Department of Social Anthropology and International Development Programme, University of Edinburgh

Email: akappele@ed.ac.uk

Aaron Kappeler is Lecturer in Anthropology of Development and Admissions Director for the PhD in International Development at the University of Edinburgh. His work focuses on resource politics, energy, food, agriculture, and environmental struggles in Latin America. For the past fifteen years, he has carried out fieldwork in state enterprises and cooperatives in Venezuela. His latest project explores socialist calculation and social profit mechanisms in Venezuelan industry. Before joining the University of Edinburgh, he was Visiting Assistant Professor at Union College, Postdoctoral Fellow in the IAS at Central European University, and Instructor in Anthropology at the University of Toronto.

Goran Musić

The University of Vienna

Email: goran.music@univie.ac.at

Goran Musić is a social historian of labor in East-Central and Southeast Europe.
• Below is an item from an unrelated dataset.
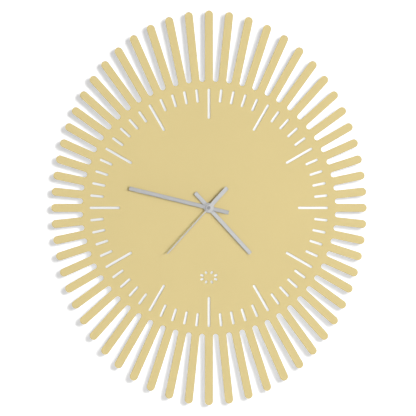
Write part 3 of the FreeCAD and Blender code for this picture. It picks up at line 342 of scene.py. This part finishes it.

He has researched, published, and taught on theoretical and methodological aspects of global labour history, 20th Century revolutions, social transformations in (post)socialism, workplace democracy, global value chains and East-South exchanges during the Cold War.  He is the author of Making and Breaking the Yugoslav Working Class: A Story of Two Self-Managed Factories (CEU Press) and is now leading the research project Sewing the Periphery Together: European Textile Production Subcontracting and the Transformation of Labor in the Balkans and Maghreb, which deals with the origins of outward processing production schemes in the textile industries, asking how have transformations of production processes in Western Europe influenced development polices, labor relations and gender roles among workers on its Eastern and Southern periphery.